Сейчас я преподаю мастерство актера на курсе Евгения Писарева. Уже второй набор готовится к выпуску. В Театре Пушкина, на сцене филиала, вовсю идет «Двенадцатая ночь» – наш дипломный спектакль, на котором они себе «наращивают мышцы».

– Эта «Двенадцатая ночь» унаследовала что-то от «Двенадцатой ночи» Доннеллана, где вы играли Виолу, которая «не могла найти себя ни в женском, ни в мужском роде»?

– Естественно, мне трудно было избежать влияния Деклана, он, действительно, режиссер мирового уровня. Я больше, чем уверен, что вольно или невольно много заимствовал из наших репетиций, из того, что смог вспомнить после 18-летнего перерыва. Но в нашей «Двенадцатой ночи» есть и женские, и мужские роли. Она сделана не по канонам шекспировского театра, где играли исключительно мужчины, – и, конечно, это делает спектакль другим.

– Часто актеры, говоря о педагогах, вспоминают одну фразу, которая буквально перевернула все. Случился инсайт, и человек вдруг что-то осознал про себя, про профессию. Что вам особо запомнилось из того, что говорил ваш мастер в ГИТИСе, Леонид Хейфец?
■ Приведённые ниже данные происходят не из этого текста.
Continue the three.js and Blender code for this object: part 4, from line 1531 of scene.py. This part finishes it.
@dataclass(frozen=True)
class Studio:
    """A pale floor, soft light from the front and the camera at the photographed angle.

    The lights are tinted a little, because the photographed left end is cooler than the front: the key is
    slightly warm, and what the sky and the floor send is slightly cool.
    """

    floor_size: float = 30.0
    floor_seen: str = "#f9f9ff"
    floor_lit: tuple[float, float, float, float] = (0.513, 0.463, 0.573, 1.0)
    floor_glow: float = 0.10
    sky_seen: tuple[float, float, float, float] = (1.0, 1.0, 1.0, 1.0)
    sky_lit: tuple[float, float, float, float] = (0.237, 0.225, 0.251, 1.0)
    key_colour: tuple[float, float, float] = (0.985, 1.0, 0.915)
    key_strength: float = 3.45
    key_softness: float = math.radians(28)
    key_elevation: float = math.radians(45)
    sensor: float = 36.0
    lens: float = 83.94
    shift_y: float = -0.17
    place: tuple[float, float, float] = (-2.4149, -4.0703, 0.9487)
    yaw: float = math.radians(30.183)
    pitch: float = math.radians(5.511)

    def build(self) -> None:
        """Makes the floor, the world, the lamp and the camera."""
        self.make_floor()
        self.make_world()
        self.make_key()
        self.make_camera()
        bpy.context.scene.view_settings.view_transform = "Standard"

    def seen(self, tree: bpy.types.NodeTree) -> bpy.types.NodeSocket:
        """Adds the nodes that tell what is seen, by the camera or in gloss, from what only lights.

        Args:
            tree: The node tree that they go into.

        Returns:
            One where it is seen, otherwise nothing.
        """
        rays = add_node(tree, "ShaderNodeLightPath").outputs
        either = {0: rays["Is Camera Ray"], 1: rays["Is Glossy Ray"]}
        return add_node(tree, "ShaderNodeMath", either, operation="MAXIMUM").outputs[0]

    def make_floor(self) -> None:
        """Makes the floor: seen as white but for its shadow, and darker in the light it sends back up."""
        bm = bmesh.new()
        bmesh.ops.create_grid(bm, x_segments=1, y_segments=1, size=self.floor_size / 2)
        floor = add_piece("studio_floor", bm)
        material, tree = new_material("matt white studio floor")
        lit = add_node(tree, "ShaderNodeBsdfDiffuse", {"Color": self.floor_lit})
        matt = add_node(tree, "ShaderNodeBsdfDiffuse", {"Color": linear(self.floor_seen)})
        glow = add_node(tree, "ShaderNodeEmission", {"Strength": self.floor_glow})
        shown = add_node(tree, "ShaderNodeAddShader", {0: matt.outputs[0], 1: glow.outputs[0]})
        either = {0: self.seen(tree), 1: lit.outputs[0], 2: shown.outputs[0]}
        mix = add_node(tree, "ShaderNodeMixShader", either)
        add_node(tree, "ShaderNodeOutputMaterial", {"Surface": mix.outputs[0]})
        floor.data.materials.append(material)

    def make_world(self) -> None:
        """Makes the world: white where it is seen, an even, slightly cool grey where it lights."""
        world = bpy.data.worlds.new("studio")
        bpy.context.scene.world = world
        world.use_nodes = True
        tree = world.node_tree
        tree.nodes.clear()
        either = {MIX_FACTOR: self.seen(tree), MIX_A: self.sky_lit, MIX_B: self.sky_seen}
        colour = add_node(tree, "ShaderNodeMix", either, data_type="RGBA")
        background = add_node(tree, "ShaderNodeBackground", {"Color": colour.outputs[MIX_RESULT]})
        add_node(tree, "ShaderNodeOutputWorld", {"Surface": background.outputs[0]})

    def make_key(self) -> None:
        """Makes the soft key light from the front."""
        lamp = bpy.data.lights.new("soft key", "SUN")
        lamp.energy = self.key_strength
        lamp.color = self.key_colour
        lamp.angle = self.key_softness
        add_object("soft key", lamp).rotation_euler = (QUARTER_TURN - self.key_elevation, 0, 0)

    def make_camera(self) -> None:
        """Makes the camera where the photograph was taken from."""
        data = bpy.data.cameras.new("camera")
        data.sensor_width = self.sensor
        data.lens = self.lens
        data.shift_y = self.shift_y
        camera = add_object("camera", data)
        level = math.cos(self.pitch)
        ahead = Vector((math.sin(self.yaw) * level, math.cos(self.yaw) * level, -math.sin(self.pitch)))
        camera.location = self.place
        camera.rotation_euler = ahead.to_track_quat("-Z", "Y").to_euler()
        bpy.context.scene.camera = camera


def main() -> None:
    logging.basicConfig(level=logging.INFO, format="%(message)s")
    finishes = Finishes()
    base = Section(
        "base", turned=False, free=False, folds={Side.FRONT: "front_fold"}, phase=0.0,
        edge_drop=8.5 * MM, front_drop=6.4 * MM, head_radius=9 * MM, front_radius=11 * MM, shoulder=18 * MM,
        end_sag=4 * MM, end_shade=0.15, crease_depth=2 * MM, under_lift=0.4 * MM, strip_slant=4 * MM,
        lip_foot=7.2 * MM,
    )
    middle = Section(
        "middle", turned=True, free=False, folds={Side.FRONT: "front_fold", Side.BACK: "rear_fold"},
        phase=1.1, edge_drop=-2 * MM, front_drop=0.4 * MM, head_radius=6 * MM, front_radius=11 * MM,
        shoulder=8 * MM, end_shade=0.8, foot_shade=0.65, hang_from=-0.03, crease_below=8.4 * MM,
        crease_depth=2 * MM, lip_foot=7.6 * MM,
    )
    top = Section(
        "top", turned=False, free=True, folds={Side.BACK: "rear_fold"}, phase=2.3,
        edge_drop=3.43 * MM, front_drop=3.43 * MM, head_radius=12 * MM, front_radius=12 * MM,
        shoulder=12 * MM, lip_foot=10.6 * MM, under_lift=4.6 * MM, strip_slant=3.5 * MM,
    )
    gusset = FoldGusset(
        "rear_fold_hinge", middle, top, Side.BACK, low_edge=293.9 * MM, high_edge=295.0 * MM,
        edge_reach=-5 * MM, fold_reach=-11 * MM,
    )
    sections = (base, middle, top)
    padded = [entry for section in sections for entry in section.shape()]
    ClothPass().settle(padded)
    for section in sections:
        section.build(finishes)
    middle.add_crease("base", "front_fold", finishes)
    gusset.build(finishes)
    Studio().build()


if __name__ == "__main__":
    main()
– Я начинал свое обучение в ГИТИСе вольнослушателем – и потом все четыре года приходилось «продираться» через сомнения педагогов. Первые два курса Хейфец говорил: «Андрюша, ты вялый!» Это мне запомнилось надолго. Благодаря Леониду Ефимовичу я знаю, что «театр – это дисциплина». И еще есть одна прекрасная фраза, которую он говорит всем своим курсам: «Надо себя расцар-р-р-р-рапывать!». Вот это «расцар-р-р-р-рапывать» – оно теперь со мной на всю жизнь. Это завет, который я стараюсь передать другим.
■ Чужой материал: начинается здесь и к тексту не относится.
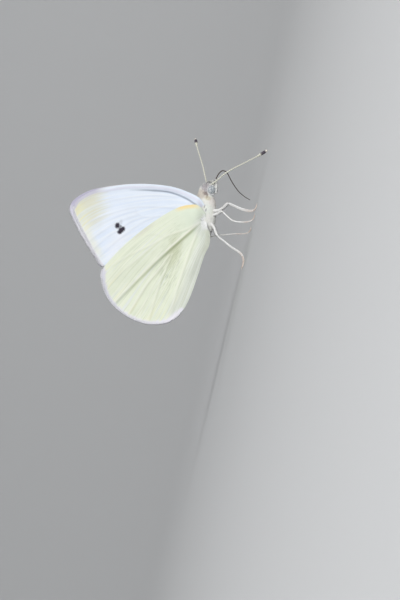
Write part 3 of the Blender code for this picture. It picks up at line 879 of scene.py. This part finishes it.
def tuft_pull(roots, tips, size):
    """How far each tip is drawn towards the tip of the hair that leads its tuft of the given size."""
    leaders = RANDOM.choice(len(roots), len(roots) // size + 1, replace=False)
    tree = KDTree(len(leaders))
    for i, leader in enumerate(leaders):
        tree.insert(roots[leader], i)
    tree.balance()
    nearest = leaders[[tree.find(root)[1] for root in roots]]
    return (tips[nearest] - tips) * RANDOM.uniform(0.35, 0.85, (len(roots), 1))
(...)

– Не могу не спросить про «Пластилин», который для многих стал потрясением. Помните, какой была реакция на спектакль в театральных кругах?

– Я помню впечатление Марка Захарова, который зашел за кулисы, и я думал, что просто рехнусь от тех потрясающих, добрых слов, которые он наговорил. Какая величина! Сам Юпитер спустился на Землю и вдруг попал в маленькие странные гримерные ЦДР…

– Вы понимали тогда, что задали новый тренд, совершили переворот в сознании многих худруков?

– Нет, конечно, никто не понимал. Просто все получали удовольствие от того, что собрались вместе, что есть возможность поработать. Все же были без работы, без театра. И вдруг смогли играть – энергия у все команды зашкалила так, что друг от друга можно было прикуривать.

Позже, на самом деле, все поняли, что сделал Алексей Николаевич Казанцев, какой он совершил «переворот» – не в театральном языке, а вообще в устройстве театра. И я помню, как зал МХАТа просто встал, когда Казанцеву вручали «Чайку». Ведь он привел в театр, можно сказать, «варваров», которые были жадны до всего: до новой драматургии, до новой режиссуры, – и которые могли репетировать, где угодно, как угодно – лишь бы играть. Он их аккумулировал вокруг себя, давал каналы, по которым им можно было пробиваться выше, профессионально расти.

– За «Пластилин» вы получили премию «Прорыв». А что для вас стало прорывом в кино?

– Знаете, в кино было много сокровенных, дорогих мне работ. Я даже не могу выделить одну… Это, конечно, работа с Романом Балаяном, с Андреем Эшпаем, с Ильей Рубинштейном, Царствие ему небесное. Конечно, с Рустамом Хамдамовым. Рад, когда удается встретиться на съемочной площадке с Леной Цыплаковой, с Андреем Прошкиным. Рядом со всеми, кого перечислил, понимаешь, что пришел не на завод, не на производство, а к людям, для которых кино – это творчество.